The final stop on our journey is perhaps the most profound: the connection to ​​topology​​. In recent years, physicists have discovered new phases of matter called topological insulators, which have the remarkable property of being insulating in their bulk but conducting on their surfaces. The beauty of these states is their robustness; the conducting surface states are protected by fundamental symmetries and cannot be easily removed. It turns out that magnetic symmetry is crucial for classifying and identifying many of these topological phases. In some cases, a physical quantity whose form is dictated by magnetic symmetry can serve as a direct "bulk indicator" of a topological state. For instance, a specific rank-3, time-odd axial tensor, known as the ​​magnetoelectric octupole​​, signals the presence of protected states on the corners of a crystal.
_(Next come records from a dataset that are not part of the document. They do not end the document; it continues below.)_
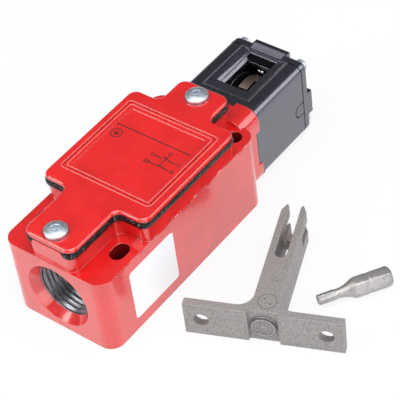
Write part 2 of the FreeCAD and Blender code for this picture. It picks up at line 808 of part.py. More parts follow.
def make_head_screws():
    """Four long pan-head screws that hold the head on the neck."""
    screws = []
    for tag, x, z in head_screw_spots():
        shank = cylinder(f"head_shank_{tag}", "y", S["head_screw_radius"],
                         (x, end_y - S["head_screw_length"], z),
                         S["head_screw_length"] + 0.5)
        top = cylinder(f"head_top_{tag}", "y", S["head_screw_head_radius"], (x, end_y, z),
                       S["head_screw_head_height"])
        crown = round_edges(f"head_crown_{tag}", top, as_size(0.7),
                            lambda e: middle(e).y > end_y.value + 1 and not runs_along(e, "y"))
        socket = cylinder(f"head_socket_{tag}", "y", 0.9, (x, end_y + 0.8, z), as_size(2))
        screws.append(cut(f"head_screw_{tag}", fuse(f"head_screw_solid_{tag}", [shank, crown]), socket))
    return group("head_screws", screws)


def make_head_seal():
    """Flat rubber seal between the neck and the head."""
    side = S["tab_width"] / 2 - 1
    plate = box("seal_plate", (-side, seat_y, axis_z - side),
                (side, seat_y + S["seal_thickness"], axis_z + side))
    hole = cylinder("seal_hole", "y", S["plunger_radius"] + S["part_clearance"],
                    (0, seat_y - 1, axis_z), as_size(4))
    return cut("head_seal", plate, hole)


# ---------------------------------------------------------------- cam wheel

def cam_outline():
    """Wheel rim: round, with a spiral dip for the plunger and open notches for the tongue's web."""
    radius = S["wheel_radius"].value
    drop = S["cam_drop"].value
    sector = math.radians(S["cam_sector"].value)
    steps = 16
    margin = math.radians(6)
    start = -math.pi / 2
    spiral = []
    for n in range(steps + 1):
        share = n / steps
        angle = start - share * sector
        spiral.append((angle, radius - share * drop))
    low_end = spiral[-1][0] - margin
    points = [FreeCAD.Vector(0, radius * math.cos(start + margin), radius * math.sin(start + margin))]
    points += [FreeCAD.Vector(0, r * math.cos(a), r * math.sin(a)) for a, r in spiral]
    floor = radius - drop
    tail = FreeCAD.Vector(0, floor * math.cos(low_end), floor * math.sin(low_end))
    rise = FreeCAD.Vector(0, radius * math.cos(low_end - margin), radius * math.sin(low_end - margin))
    curve = Part.BSplineCurve()
    curve.interpolate(points[1:])
    first = points[0]
    far_side = FreeCAD.Vector(0, -math.cos((start + margin + low_end - margin) / 2) * radius,
                              -math.sin((start + margin + low_end - margin) / 2) * radius)
    edges = [
        Part.makeLine(first, points[1]) if (points[1] - first).Length > 1e-6 else None,
        curve.toShape(),
        Part.makeLine(points[-1], tail),
        Part.makeLine(tail, rise),
        Part.Arc(rise, far_side, first).toShape(),
    ]
    return Part.Wire([e for e in edges if e])


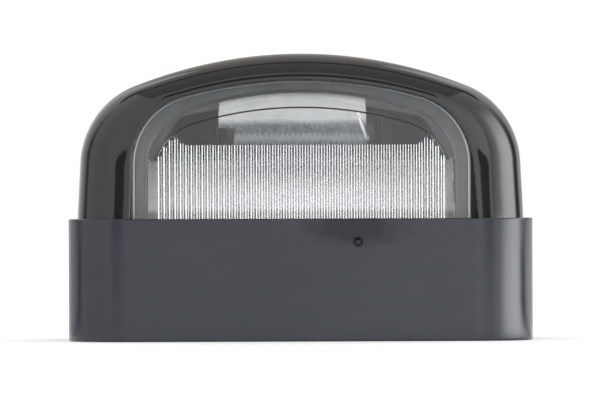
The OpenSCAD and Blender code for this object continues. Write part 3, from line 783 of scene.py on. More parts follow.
print("rings of the lens:", len(lens_rings()))

# %% [markdown]
# The pad's back is a row of narrow strips, one for each step across a flute. Each strip
# has its own height where the flutes give way to the smooth field. A displaced grid
# would be less work, but its faces wouldn't end on the field's border.

# %% The pad's heights
FLUTE_PITCH, FLUTE_DEPTH = 1.16 * MM, 0.38 * MM
FLUTES = int(2 * PAD_W / FLUTE_PITCH) - 1
FLUTE_STEPS = 12
FIELD_W, FIELD_LOW, FIELD_R = 27 * MM, 15.7 * MM, 3.4 * MM
FIELD_STEP, FIELD_LEAST = 0.04 * MM, 0.25 * MM


def arch_height(outline, x):
    """Height of an arch above the rim at a distance x from the middle."""
    half_w, rise, crown_r, shoulder_r = outline
    cx, cz = shoulder_center(*outline)
    x = min(abs(x), half_w)
    if x <= crown_r * cx / (crown_r - shoulder_r):
        return rise - crown_r + math.sqrt(crown_r ** 2 - x * x)
    return cz + math.sqrt(max(0, shoulder_r ** 2 - (x - cx) ** 2))


def field_low(x):
    """Lower edge of the smooth field at x, which is endlessly high beside the field."""
    if abs(x) > FIELD_W:
        return math.inf
    corner = max(0, abs(x) - (FIELD_W - FIELD_R))
    return FIELD_LOW + FIELD_R - math.sqrt(FIELD_R ** 2 - corner ** 2)


def flute_height(x):
    """Height of the flutes at x: an even wave, whose flanks are its brightest lines."""
    place = x / FLUTE_PITCH + FLUTES / 2
    return FLUTE_DEPTH * (1 - math.cos(2 * math.pi * place)) / 2


def pad_column(x):
    """Points of one step across the pad: foot, flutes' top, field, pad's top, plate."""
    inside = abs(x) < FLUTES * FLUTE_PITCH / 2 - SAME_POINT
    ridge_y = PAD_Y + (flute_height(x) if inside else 0.0)
    top = RIM_Z + arch_height(PAD_OUTLINE, x)
    low = min(RIM_Z + field_low(x), top - FIELD_LEAST)
    return [(x, ridge_y, FOOT_Z), (x, ridge_y, low), (x, PAD_Y, low + FIELD_STEP),
            (x, PAD_Y, top), (x, PLATE_Y, top + PAD_SLOPE)]


print("the smooth field begins %.1f mm above the rim" % (field_low(0) / MM))

# %% [markdown]
# Both halves of the lens, the outlines and the strips, are joined by large flat faces:
# the front, the plate round the pad, the pad's two ends and the underside. Each of these
# is one face with many corners, so no seam crosses the clear plastic.

# %% Build the lens
def pad_columns():
    """The pad's columns from left to right."""
    edge, step = FLUTES * FLUTE_PITCH / 2, FLUTE_PITCH / FLUTE_STEPS
    xs = [-edge + k * step for k in range(FLUTES * FLUTE_STEPS + 1)]
    return [pad_column(x) for x in [-PAD_W] + xs + [PAD_W]]


def build_lens():
    rings, columns = lens_rings(), pad_columns()
    points, faces, count = flat(rings), loft(rings, closed=False), len(rings[0])
    first, rows, last = len(points), len(columns[0]), len(columns) - 1
    points += flat(columns) + [(-PAD_W, PLATE_Y, FOOT_Z), (PAD_W, PLATE_Y, FOOT_Z)]
    left_foot, right_foot = len(points) - 2, len(points) - 1
    faces += loft(columns, closed=False, start=first)
    end = first + rows * last
    faces.append(tuple(range(count)))
    faces.append((*range(first, first + rows), left_foot))
    faces.append((*range(end, end + rows), right_foot))
    tops = [first + rows * i + rows - 1 for i in range(last + 1)]
    faces.append((*range(first - count, first), left_foot, *tops, right_foot))
    right, left = feet(rings)
    pad_feet = range(end, first - 1, -rows)
    faces.append((*right, right_foot, *pad_feet, left_foot, *left))
    return piece("fluted_lens", points, faces, 30, CLEAR)


lens = build_lens()
stand_for(lens, "lens")
print("flutes:", FLUTES)

# %% [markdown]
# The matt faces are chosen by where they lie and which way they look: the flange and the
# back are ground, and the rounded front edge and the inner side of the wall get the
# lighter finish, a painted highlight.
# The underside stands on the gasket, and stays clear.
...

You might think such a high-rank tensor would be a nightmare to work with. Yet, for a crystal with the cubic magnetic symmetry $\bar{4}'3m'$, the entire 27-component tensor is constrained by symmetry to have only a single independent non-zero component. This astonishing simplification shows the immense power of symmetry, reducing a complex physical property to a single number that holds the key to a deep topological secret.

From the workbench of the materials scientist to the blackboard of the theoretical physicist, the principles of magnetic symmetry provide a unified language and a predictive engine. It is a testament to the profound idea that the deepest truths about the physical world are often expressed in the elegant and powerful language of symmetry.